Last year, Eckert was named the Louisiana Association of Computer Using Educators (LACUE) Teacher of the Year for high schools, an award she previously won for middle schools. In 2013, Eckert was selected as the West Baton Rouge Parish Middle School Teacher of the Year for work as a special education teacher. She has been awarded several grants to further educational initiatives, is a Kagan Scholarship winner, a Discovery Star Educator and has had student work showcased on local TV stations in Baton Rouge.

Eckert has presented at local and state conferences and has had work featured in LACUE publications on integrating technology for struggling learners in a flipped classroom.

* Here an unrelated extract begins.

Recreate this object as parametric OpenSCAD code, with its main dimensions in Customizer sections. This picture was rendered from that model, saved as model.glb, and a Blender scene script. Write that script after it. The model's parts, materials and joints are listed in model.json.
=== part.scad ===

“Kimberly was a joy to teach and collaborate with on class discussions, assignments, field experiences and projects,” said. Dr. Barb Duchardt, a professor of special education at NSU and Eckert’s advisor as she completed her masters’ degree. Eckert’s research was conducted on 80 junior high students ranging in age from 12-16 who were enrolled in reading intervention classes at Port Allen Middle School. She evaluated their reading comprehension results using the Reading CLOZE strategy procedure collecting pre-and posttest data, Duchardt said.

“Kimberly is a life-long learner. She was proactive in her active class participation and she always went above and beyond the course requirements. She was excited about teaching students with exceptional learning needs, and I am so happy for her 2017 Teacher of the Year recognition. It is well-deserved,” Duchardt said.

“I can't speak highly enough of the attentions and relationship I had with my advisers,” Eckert said.  “I really felt like they provided special attention and invaluable feedback on every single discussion I participated in and every body of work I submitted.  I also can't say enough about the classmates I collaborated with and shared in discussion with course after course.  I feel like the program attracted really passionate teachers and it was a great experience to share with them all.” 

Eckert is the second educator with degrees from NSU that has been named Louisiana Teacher of the Year. April Giddens, who this year joined NSU’s faculty, was named the 2012 Teacher of the Year.